Within this context, I also found myself reaching this point of:

Enough already!

regarding my own health condition – myalgic encephalomyelitus (ME/CFS). I described before how I had accepted it as a gift, and an answer to my prayers arising from the desire to live more slowly: to realise that it is the cure for my workaholism, because I was not going to let that go on my own. It’s been nearly eighteen months since I got sick, and then failed to completely recover from it. My first experience of chronic fatigue lasted thirteen months and then I got well. Maybe subconsciously I was holding onto the belief that that would happen again, especially with all the ways I am being proactive and that my energy does improve when I look after myself. But that is unlikely to happen this time…it is for life, not just for Christmas, as they say. In football, it is the last ten minutes of the game, when you are so very tired because you have given it all you have, but you have to dig even deeper to keep it going to that final whistle…you don’t want to lose the match at this point! It is where I am on my journey with ME/CFS and with God. I’ve accepted this gift horse and I’m looking in its mouth and not liking what I see, maybe even struggling with it sometimes, and I know that those dark clouds of despairing or anxious fear are swirling around in the distance. It’s like the Battle of Hogwarts in Harry Potter and the Deathly Hallows where they createe a defence bubble around the school that keeps Voldermort’s army at bay, but it starts to dismantle as the dark forces continue to attack it. I’m in Hogwarts, protected, but watching that protection begin to disintegrate.

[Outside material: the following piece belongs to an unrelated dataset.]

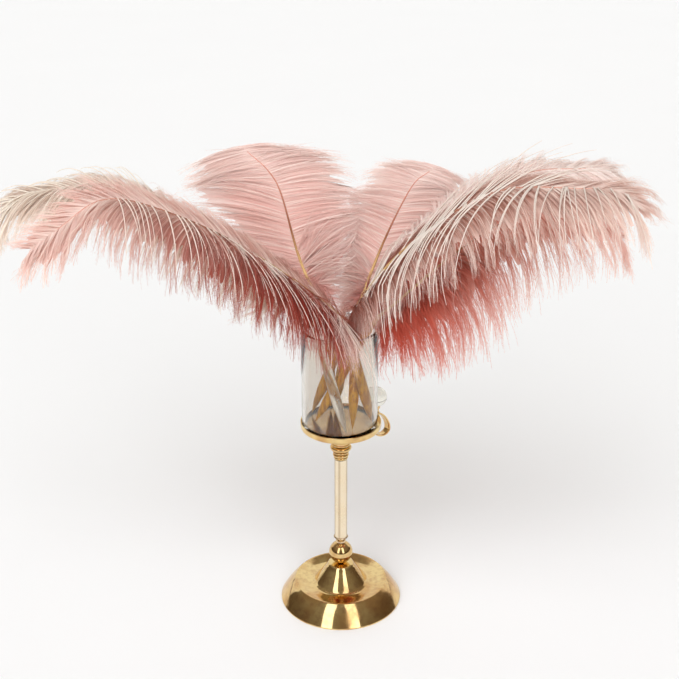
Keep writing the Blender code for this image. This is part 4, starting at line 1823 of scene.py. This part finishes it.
def bouquet() -> list[Plume]:
    """Lay out the plumes; x to the viewer's right, y away, z up.

    Returns:
        The seven plumes.
    """
    return [
        Plume("plume_left_front", (26.6, -4.4), (6.8, -22.3),
              [(-12.0, -34.0, 303.0), (-77.0, -65.0, 364.0), (-134.0, -93.0, 402.0),
               (-169.0, -116.0, 415.0), (-198.0, -134.0, 399.0)],
              UP, (60.0, 78.0), (0.35, 1.1), (0.82, 0.72, 0.62), WEDGES[6], BRICK,
              BarbStyle(frizz=1.8, clump=0.3, head_sag=0.3, web=0.7, pale_right=0.5),
              head=26.0, start=16.0, head_bend=0.1, lean=(24.0, 36.0, 64.0),
              tufts=[Tuft(40, (0.0, 0.12), (-50.0, 0.0), (44.0, 40.0), 0.6),
                     Tuft(90, (0.0, 0.1), (-40.0, 60.0), (54.0, 48.0), 0.8, 0.3, 0.1, 0.9),
                     Tuft(42, (0.1, 0.25), (-40.0, 10.0), (74.0, 78.0), 0.95, 0.2, 0.0),
                     Tuft(84, (0.1, 0.3), (-66.0, -30.0), (46.0, 60.0), 0.8, 0.25, 0.0),
                     Tuft(68, (0.25, 0.55), (-40.0, -10.0), (60.0, 58.0), 0.7, 0.25, 0.0)],
              bare=[BareStrands(Side.LEFT, 32, (0.08, 0.5), (-66.0, -38.0), (84.0, 66.0), (0.5, 0.75),
                                radius=0.55),
                    BareStrands(Side.LEFT, 20, (0.4, 0.75), (-30.0, 10.0), (56.0, 52.0), (0.8, 0.8))],
              seed=11),
        Plume("plume_left_back", (4.6, -26.1), (-22.5, 1.9),
              [(-44.0, 7.5, 300.0), (-116.0, 12.0, 353.0), (-182.0, 5.0, 391.0),
               (-234.0, -12.0, 392.0)],
              UP, (46.0, 72.0), (0.6, 0.75), (0.7, 0.7, 0.9), WEDGES[5], BEIGE, BarbStyle(light=0.9),
              bare=[BareStrands(Side.LEFT, 40, (0.45, 0.98), (30.0, 62.0), (52.0, 56.0), (0.6, 0.6),
                                0.0),
                    BareStrands(Side.RIGHT, 30, (0.5, 0.98), (40.0, 62.0), (40.0, 44.0), (0.5, 0.6),
                                0.0)],
              clear_quill=True, seed=12),
        Plume("plume_back_left", (-9.2, 24.9), (-10.3, 19.4),
              [(-23.0, 29.0, 290.0), (-37.0, 42.0, 321.0), (-51.0, 57.0, 369.0),
               (-62.0, 63.0, 388.0), (-80.0, 70.0, 403.0)],
              (-0.1, -1.0, 0.45), (92.0, 92.0), (0.42, 0.32), (0.9, 0.6, 0.7), WEDGES[4], BLUSH,
              FINE_BARBS, head=10.0, start=18.0, lean=(30.0, -46.0, 40.0), press=12.0,
              tufts=[Tuft(110, (0.0, 0.25), (-40.0, 20.0), (48.0, 56.0), 0.3, 0.4, 0.7),
                     Tuft(60, (0.05, 0.3), (10.0, 40.0), (50.0, 60.0), 0.3, 0.4, 0.9)],
              seed=13),
        Plume("plume_back_right", (9.7, -18.1), (13.6, 20.3),
              [(22.0, 36.0, 294.0), (40.0, 53.0, 335.0), (61.0, 64.0, 374.0), (76.0, 69.0, 386.0)],
              (0.25, -1.0, 0.45), (70.0, 66.0), (0.5, 0.42), (0.75, 0.6, 0.7), WEDGES[3], PEARL,
              FINE_BARBS, head=10.0, start=12.0, lean=(30.0, 40.0, -42.0), press=12.0,
              tufts=[Tuft(100, (0.0, 0.25), (-40.0, 20.0), (48.0, 50.0), 0.3, 0.4, 0.4),
                     Tuft(60, (0.0, 0.15), (-60.0, 0.0), (36.0, 46.0), 0.5, 0.4, 0.4)],
              seed=14),
        Plume("plume_right_back", (-26.5, 13.3), (9.0, 11.1),
              [(36.0, 19.0, 304.0), (96.0, 38.0, 357.0), (156.0, 53.0, 388.0),
               (208.0, 60.0, 391.0)],
              UP, (60.0, 60.0), (0.7, 0.45), (0.6, 0.5, 0.8), WEDGES[2], SHELL,
              BarbStyle(frizz=1.4, light=0.6), seed=15),
        Plume("plume_right_middle", (-22.6, -4.6), (23.2, -5.1),
              [(46.0, -2.0, 292.0), (104.0, 6.0, 341.0), (152.0, 6.0, 368.0),
               (196.0, 2.0, 368.0)],
              UP, (112.0, 56.0), (0.92, 0.7), (0.66, 0.36, 0.6), WEDGES[1], CORAL,
              BarbStyle(down=5.0, frizz=2.0, clump=0.25, light=0.5, fray=5.0, web=0.55), start=16.0,
              lean=(-12.0, 54.0, 54.0),
              tufts=[Tuft(70, (0.0, 0.14), (-70.0, -20.0), (56.0, 74.0), 0.8, 0.3, 0.8),
                     Tuft(90, (0.05, 0.4), (-20.0, 20.0), (84.0, 96.0), 0.9, 0.25, 1.0)],
              seed=16),
        Plume("plume_right_front", (-5.5, 23.5), (7.3, -6.5),
              [(18.0, -20.0, 304.0), (54.0, -42.0, 357.0), (114.0, -72.0, 408.0),
               (180.0, -104.0, 420.0)],
              UP, (86.0, 60.0), (0.8, 0.5), (0.6, 0.5, 0.8), WEDGES[0], ROSE,
              BarbStyle(frizz=1.4, clump=0.2), lean=(36.0, 54.0, 62.0),
              tufts=[Tuft(100, (0.0, 0.1), (-60.0, 20.0), (48.0, 48.0), 0.8, 0.4, 0.8),
                     Tuft(70, (0.0, 0.06), (-40.0, 30.0), (32.0, 40.0), 1.0, 0.2, 1.0)],
              bare=[BareStrands(Side.LEFT, 40, (0.04, 0.7), (44.0, 60.0), (58.0, 62.0), (0.3, 0.3),
                                0.0, 0.5),
                    BareStrands(Side.RIGHT, 34, (0.06, 0.62), (-58.0, -34.0), (62.0, 84.0), (0.8, 0.8),
                                0.45, 0.7),
                    BareStrands(Side.RIGHT, 22, (0.6, 0.95), (-20.0, 40.0), (74.0, 52.0), (0.7, 0.6),
                                0.3, 0.75)],
              seed=17),
    ]


# ----- Studio -----

@dataclass(frozen=True)
class SoftSky:
    """A broad, far source of soft light that polished metal doesn't mirror.

    Args:
        name: Name of the light.
        toward: Direction in which it shines.
        spread: Its width as seen from the object, in degrees.
        power: Light that falls on a surface that faces it.
        colour: Colour of its light.
    """

    name: str
    toward: Point
    spread: float
    power: float
    colour: Colour = (1.0, 1.0, 1.0)

    def build(self) -> bpy.types.Object:
        """Hang the light.

        Returns:
            The lamp.
        """
        data = bpy.data.lights.new(self.name, "SUN")
        data.angle, data.energy, data.color = radians(self.spread), self.power, self.colour
        lamp = bpy.data.objects.new(self.name, data)
        lamp.rotation_euler = Vector(self.toward).to_track_quat("-Z", "Y").to_euler()
        lamp.visible_glossy = False
        bpy.context.scene.collection.objects.link(lamp)
        return lamp


@dataclass(frozen=True)
class SoftBox:
    """A far rectangle of light, seen in polished metal.

    Args:
        turn: Its direction from the viewer's line of sight, clockwise from above, in degrees.
        rise: Its height above the horizon, in degrees.
        wide: Half its width, in degrees.
        tall: Half its height, in degrees.
        light: Its colour and brightness.
        soft: Half the width of its soft edge, as a share of its size.
    """

    turn: float
    rise: float
    wide: float
    tall: float
    light: Colour = (2.0, 2.03, 2.1)
    soft: float = 0.06

    def over(self, board: Board, way: Wire, behind: Wire) -> Wire:
        """Paint the rectangle over the light behind it.

        Args:
            board: The room's nodes.
            way: Direction of a ray.
            behind: Light of the room there.

        Returns:
            The light with the rectangle.
        """
        turn, rise = radians(self.turn), radians(self.rise)
        middle = (sin(turn) * cos(rise), cos(turn) * cos(rise), sin(rise))
        right = (cos(turn), -sin(turn), 0.0)
        up = (-sin(turn) * sin(rise), -cos(turn) * sin(rise), cos(rise))
        ahead, across, above = (board.add("ShaderNodeVectorMath", {"operation": "DOT_PRODUCT"},
                                          {0: way, 1: axis}, "Value") for axis in (middle, right, up))
        wide, tall = np.tan(radians(self.wide)), np.tan(radians(self.tall))
        outer, inner = 1.0 + self.soft, 1.0 - self.soft
        inside = (abs(across / ahead).step(wide * outer, wide * inner)
                  * abs(above / ahead).step(tall * outer, tall * inner) * ahead.step(0.0, 0.01))
        return board.blend(inside, behind, self.light)


@dataclass
class Studio:
    """Pale floor, soft light and the camera of the reference photo.

    Args:
        eye: Place of the camera.
        pitch: Its turn up from straight down, in degrees.
        lens: Its focal length.
        sensor: Width of its sensor.
        clip: Nearest and farthest things it sees.
        floor_half: Half the width of the paper.
        strength: Strength of the room's light.
        paper: Colour that the camera sees where the floor ends.
        walls: Light of the room by height, from below to above.
        boxes: The soft boxes, the backdrop first.
        skies: The far lights.
    """

    eye: Point = (-0.0012, -0.9213, 0.6533)
    pitch: float = 66.8
    lens: float = 62.72
    sensor: float = 36.0
    clip: Pair = (0.02, 40.0)
    floor_half: float = 9.0
    strength: float = 1.06
    paper: Colour = (0.93, 0.935, 0.945)
    walls: Sequence[tuple[float, Colour]] = (
        (0.0, (0.10, 0.075, 0.05)), (0.25, (0.13, 0.10, 0.075)),
        (0.5, (0.24, 0.21, 0.17)), (1.0, (0.30, 0.27, 0.22)))
    boxes: Sequence[SoftBox] = (
        SoftBox(0.0, 26.0, 60.0, 24.0, (0.86, 0.86, 0.87)),
        SoftBox(-154.0, 36.0, 9.0, 26.0), SoftBox(154.0, 36.0, 9.0, 26.0))
    skies: Sequence[SoftSky] = (
        SoftSky("front_sky", (0.25, 0.8, -0.7), 70.0, 2.45, (0.95, 0.98, 1.0)),
        SoftSky("front_fill", (0.0, 1.0, -0.3), 50.0, 0.5))

    def build(self) -> None:
        """Set up everything that isn't part of the object."""
        self.camera()
        self.floor()
        self.room()
        for sky in self.skies:
            sky.build()
        scene = bpy.context.scene
        scene.view_settings.view_transform = "Standard"
        scene.view_settings.look = "None"

    def camera(self) -> None:
        """Place the camera."""
        data = bpy.data.cameras.new("camera")
        data.sensor_width, data.lens = self.sensor, self.lens
        data.sensor_fit = "HORIZONTAL"
        data.clip_start, data.clip_end = self.clip
        eye = bpy.data.objects.new("camera", data)
        eye.location = self.eye
        eye.rotation_euler = (radians(self.pitch), 0.0, 0.0)
        bpy.context.scene.collection.objects.link(eye)
        bpy.context.scene.camera = eye

    def floor(self) -> None:
        """Lay the paper."""
        h = self.floor_half
        mesh = bpy.data.meshes.new("studio_floor")
        mesh.from_pydata([(-h, -h, 0), (h, -h, 0), (h, h, 0), (-h, h, 0)], [], [(0, 1, 2, 3)])
        mesh.materials.append(PaperFinish().material())
        item = bpy.data.objects.new("studio_floor", mesh)
        bpy.context.scene.collection.objects.link(item)

    def room(self) -> None:
        """Light the room: dim warm walls, a pale backdrop and two soft boxes."""
        board = Board(bpy.data.worlds.new("studio"))
        way = board.add("ShaderNodeTexCoord", output="Generated")
        height = board.add("ShaderNodeSeparateXYZ", None, {0: way}, "Z")
        light = board.ramp(height, self.walls)
        for box in self.boxes:
            light = box.over(board, way, light)
        rays = board.add("ShaderNodeLightPath", output="Is Camera Ray")
        seen = board.blend(rays, light, self.paper)
        glow = board.add("ShaderNodeBackground", None, {"Color": seen, "Strength": self.strength})
        bpy.context.scene.world = board.finish(glow, "ShaderNodeOutputWorld")


def report(item: bpy.types.Object) -> None:
    """Log a piece and its number of triangles."""
    LOG.info("%s: %d triangles", item.name, len(item.data.loops) - 2 * len(item.data.polygons))


def write_sizes() -> None:
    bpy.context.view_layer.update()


def main() -> None:
    """Build the studio, the stand, the glass and the plumes in order."""
    logging.basicConfig(level=logging.INFO, format="%(name)s %(message)s")
    Studio().build()
    loop = FingerLoop()
    for turned in [*Stand().pieces(), Vase().piece(), loop.ball()]:
        report(turned.build())
    report(loop.strip())
    for plume in bouquet():
        for piece in plume.build():
            report(piece)
    write_sizes()


if __name__ == "__main__":
    main()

There is another image from my prayer that plays alongside this one though: I’m sitting in the deep calm of the storm, leaning against Jesus, as it all swirls around above us. Both of these images for me are spiritual consolation. It might seem strange to say that about the first image because I mentioned fear, but when we apply some useful discernment questions here it will show what I mean.

Where is it coming from?

Where is it leading to?

In the Hogwart’s image, even in the midst of a community taking a stand against evil and working together for the common good, I am relying on my own magic power to protect me from the forces of darkness which are driving me into spiritual desolation:

I call desolation…as darkness of soul, turmoil of spirit, inclination towards what is low and earthly, restlessness rising from many disturbances and temptations which lead to want of faith, want of hope, want of love. The soul is wholly slothful, tepid, sad and separated, as it were, from its Creator and Lord.

The Spiritual Exercises of St. Ignatius trans. Louis J Puhl S.J.

I may be in the quiet centre of the dome, but without God, with only our own power, the safety shield crumbles and the darkness comes flooding in and I am afraid and overwhelmed. In my imagination I oscillate between both images. In the storm image, I am leaning on Jesus and the quiet centre is more than quiet, it is serene and safe. It is spiritual consolation:

Winter storm over the Northeast (night time thermal image)
Winter storm over the Northeast (night time thermal image) by NASA Goddard Photo and Video is licensed under CC-BY 2.0

I call consolation every increase of faith, hope and love, and all interior joy that invites and attracts to what is heavenly and to the salvation of ones soul by filling it with peace and quiet in it creator and Lord.

The Spiritual Exercises of St. Ignatius trans. Louis J Puhl S.J.

For me, to flip between these two images is no accident. It is like being shown desolation and consolation side by side in similar, but different images. Ignatius says of being in desolation:

When one is in desolation, he should be mindful that God has left him to his natural powers to to resist the different agitations and temptations of the enemy in order to try him. He can resist with the help of God, which always remains, though he may not clearly perceive it.

The Spiritual Exercises of St. Ignatius trans. Louis J Puhl S.J.

I do not believe that this desolation is where I am, although I can definitely feel the pull of it at times and I am guarding against it. The second image of the storm is explicitly inviting me to lean on Him, to discern the movements of spirits within me, to not try to rely all on my own strength or determination. And so I come back to the Principle and Foundation of the Exercises and the room of indifference:

Consequently, as far as we are concerned, we should not prefer health to sickness, riches to poverty, honour to dishonour, a long life to a short life. The same holds for all other things.

The Spiritual Exercises of St. Ignatius trans. Louis J Puhl S.J.

The essence of looking a gift horse in the mouth is to see its age. I guess the discouragement in doing so is in finding out that we have been given an old nag – a negative judgement of the gift. Where does it lead? Ingratitude. What if we were to accept the gift horse as a gift, regardless of what is in its mouth? I learned from the Spiritual Exercises that sorrow is a grace: uncomfortable for sure, but grace nevertheless. So, I’m looking at what spiritual desolation and spiritual consolation look like in this space and as I acknowledge my swirling emotions, I imagine myself in the quiet of the storm leaning against Jesus. I am not praying for healing from ME/CFS because I recognise it as the gift of healing of workaholism that I asked for so fervently and for so long, and believe me, that has not gone. Instead, I am praying for indifference in those “enough already” moments and serenity when I see those swirling dark clouds, knowing that He is here with me and I am leaning on Him.